|Courtesy of Field Street Forum|
Friday, February 20, 2015
The Evolution of the Game: National Signing Day
The first Wednesday in February, National Signing Day, is the most anticipated Wednesday of the entire year. On this day high school football recruits sign their Letter of Intent, which states what school they will be attending and fax it into their respected coach. With the growth of social media over the past decade this day has become more of a circus than anything. On this prestigious Wednesday, television channels such as ESPN flock to high schools all over the nation with wall to wall coverage to see highly recruited athletes make their decisions. The player could just sign the LOI and go on with their day, but most athletes like to take full advantage of time slot on ESPNU. So what do they do? From the limos to the first rate suits, to the bag with their top five schools hats in it the athletes spare no expense in letting the world know what school they will be attending in the fall.

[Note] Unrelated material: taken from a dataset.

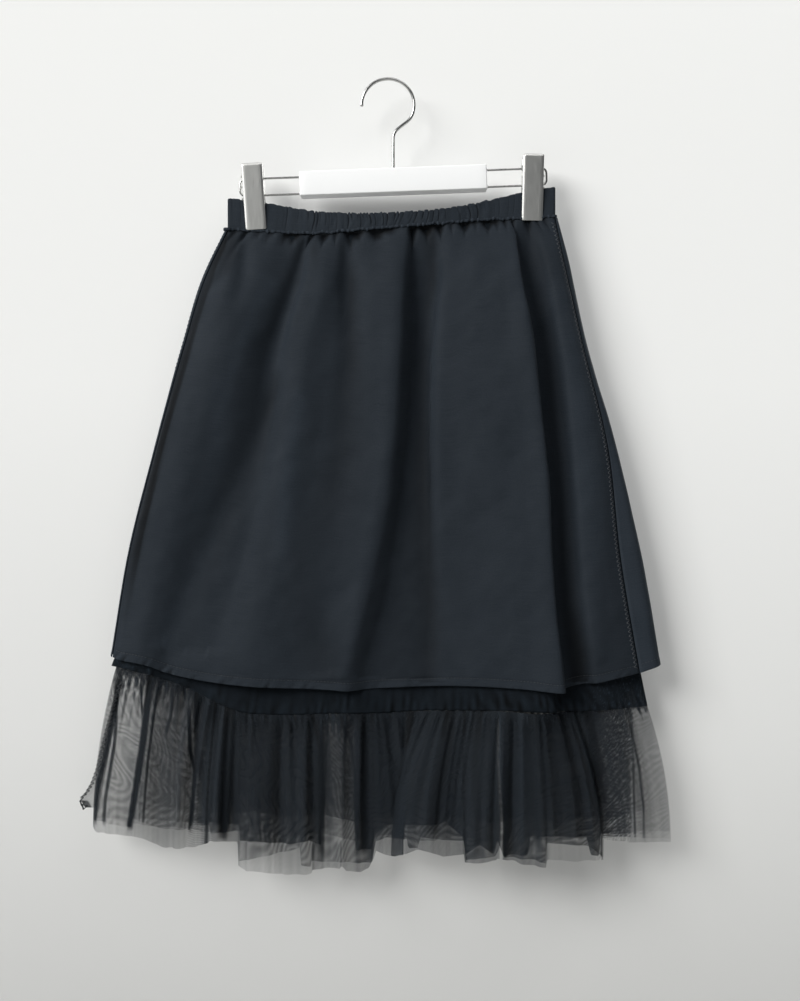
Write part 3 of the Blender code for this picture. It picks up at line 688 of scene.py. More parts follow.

Some college coaches are tired of this circus and have come up with a simple plan. Eliminate National Signing Day. When a school makes an offer and a recruit accepts, he signs. At any time. End of story. End of drama. One of the supporters of ending national signing day, Rich Rodriguez head coach at the University of Arizona said they have made Signing Day an event when it should not be an event, but what if the first Wednesday in February passed without fanfare because coaches had been signing up players all along, and because some of the top prospects were still weighing their options?1 It just might make coaches think twice about throwing out 125 offers when they can sign only 25 players. It just might make players get more serious about choosing a school rather than a coach, no more circus atmosphere surrounding the most serious decision of these young men's lives.2
1Staples, A. (2015, February 11). As Rich Rodriguez knows, ending National Signing Day could be beneficial for all. Retrieved February 16, 2015.
2Scarbinsky, K. (2015, February 15). No more National Signing Day? Yes, please. Retrieved February 16, 2015.